--- start Data extract ---

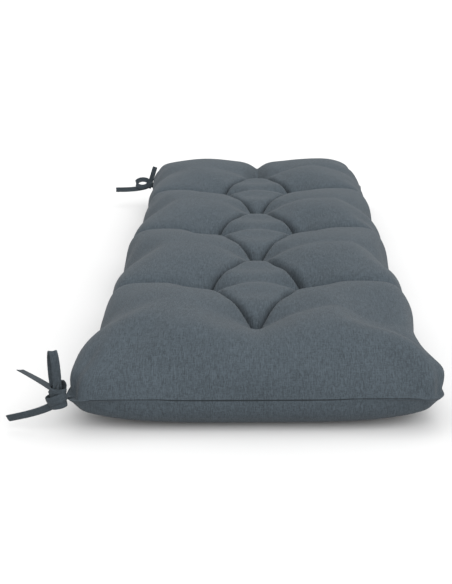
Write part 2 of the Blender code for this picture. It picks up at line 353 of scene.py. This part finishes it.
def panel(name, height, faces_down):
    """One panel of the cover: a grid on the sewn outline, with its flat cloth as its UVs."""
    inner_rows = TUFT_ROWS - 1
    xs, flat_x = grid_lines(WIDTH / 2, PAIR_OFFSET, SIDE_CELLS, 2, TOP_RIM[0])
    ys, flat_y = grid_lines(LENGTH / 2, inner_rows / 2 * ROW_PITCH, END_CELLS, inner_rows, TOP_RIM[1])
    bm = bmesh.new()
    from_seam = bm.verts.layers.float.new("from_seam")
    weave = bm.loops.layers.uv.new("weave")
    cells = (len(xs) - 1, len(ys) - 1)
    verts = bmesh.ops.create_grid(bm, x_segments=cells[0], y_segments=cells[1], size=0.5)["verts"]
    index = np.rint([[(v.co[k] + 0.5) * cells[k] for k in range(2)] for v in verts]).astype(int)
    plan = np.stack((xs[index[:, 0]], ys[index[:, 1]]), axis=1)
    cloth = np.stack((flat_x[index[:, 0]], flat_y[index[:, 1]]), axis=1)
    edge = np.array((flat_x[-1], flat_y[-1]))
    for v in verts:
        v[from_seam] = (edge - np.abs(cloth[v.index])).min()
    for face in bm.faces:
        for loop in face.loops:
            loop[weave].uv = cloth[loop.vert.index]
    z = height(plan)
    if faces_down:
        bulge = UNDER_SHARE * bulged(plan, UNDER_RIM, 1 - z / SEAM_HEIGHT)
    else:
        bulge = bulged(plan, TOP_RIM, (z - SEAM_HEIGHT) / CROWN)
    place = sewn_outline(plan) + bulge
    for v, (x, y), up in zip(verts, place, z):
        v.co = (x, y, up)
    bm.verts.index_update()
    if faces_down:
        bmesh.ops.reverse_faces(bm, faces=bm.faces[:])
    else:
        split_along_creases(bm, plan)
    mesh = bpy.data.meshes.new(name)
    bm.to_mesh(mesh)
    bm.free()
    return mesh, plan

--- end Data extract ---

Write every line of the material above again, exactly.

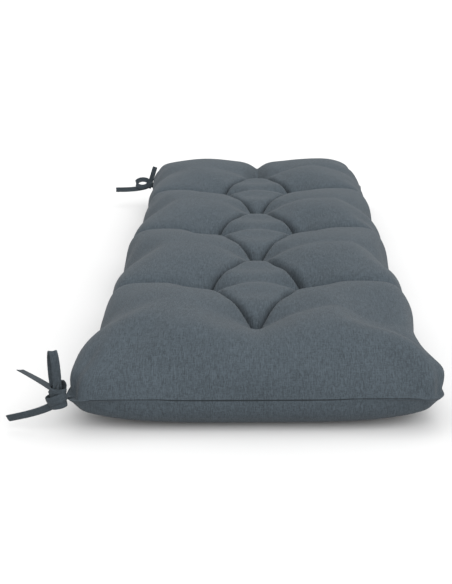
Write part 2 of the Blender code for this picture. It picks up at line 353 of scene.py. This part finishes it.
def panel(name, height, faces_down):
    """One panel of the cover: a grid on the sewn outline, with its flat cloth as its UVs."""
    inner_rows = TUFT_ROWS - 1
    xs, flat_x = grid_lines(WIDTH / 2, PAIR_OFFSET, SIDE_CELLS, 2, TOP_RIM[0])
    ys, flat_y = grid_lines(LENGTH / 2, inner_rows / 2 * ROW_PITCH, END_CELLS, inner_rows, TOP_RIM[1])
    bm = bmesh.new()
    from_seam = bm.verts.layers.float.new("from_seam")
    weave = bm.loops.layers.uv.new("weave")
    cells = (len(xs) - 1, len(ys) - 1)
    verts = bmesh.ops.create_grid(bm, x_segments=cells[0], y_segments=cells[1], size=0.5)["verts"]
    index = np.rint([[(v.co[k] + 0.5) * cells[k] for k in range(2)] for v in verts]).astype(int)
    plan = np.stack((xs[index[:, 0]], ys[index[:, 1]]), axis=1)
    cloth = np.stack((flat_x[index[:, 0]], flat_y[index[:, 1]]), axis=1)
    edge = np.array((flat_x[-1], flat_y[-1]))
    for v in verts:
        v[from_seam] = (edge - np.abs(cloth[v.index])).min()
    for face in bm.faces:
        for loop in face.loops:
            loop[weave].uv = cloth[loop.vert.index]
    z = height(plan)
    if faces_down:
        bulge = UNDER_SHARE * bulged(plan, UNDER_RIM, 1 - z / SEAM_HEIGHT)
    else:
        bulge = bulged(plan, TOP_RIM, (z - SEAM_HEIGHT) / CROWN)
    place = sewn_outline(plan) + bulge
    for v, (x, y), up in zip(verts, place, z):
        v.co = (x, y, up)
    bm.verts.index_update()
    if faces_down:
        bmesh.ops.reverse_faces(bm, faces=bm.faces[:])
    else:
        split_along_creases(bm, plan)
    mesh = bpy.data.meshes.new(name)
    bm.to_mesh(mesh)
    bm.free()
    return mesh, plan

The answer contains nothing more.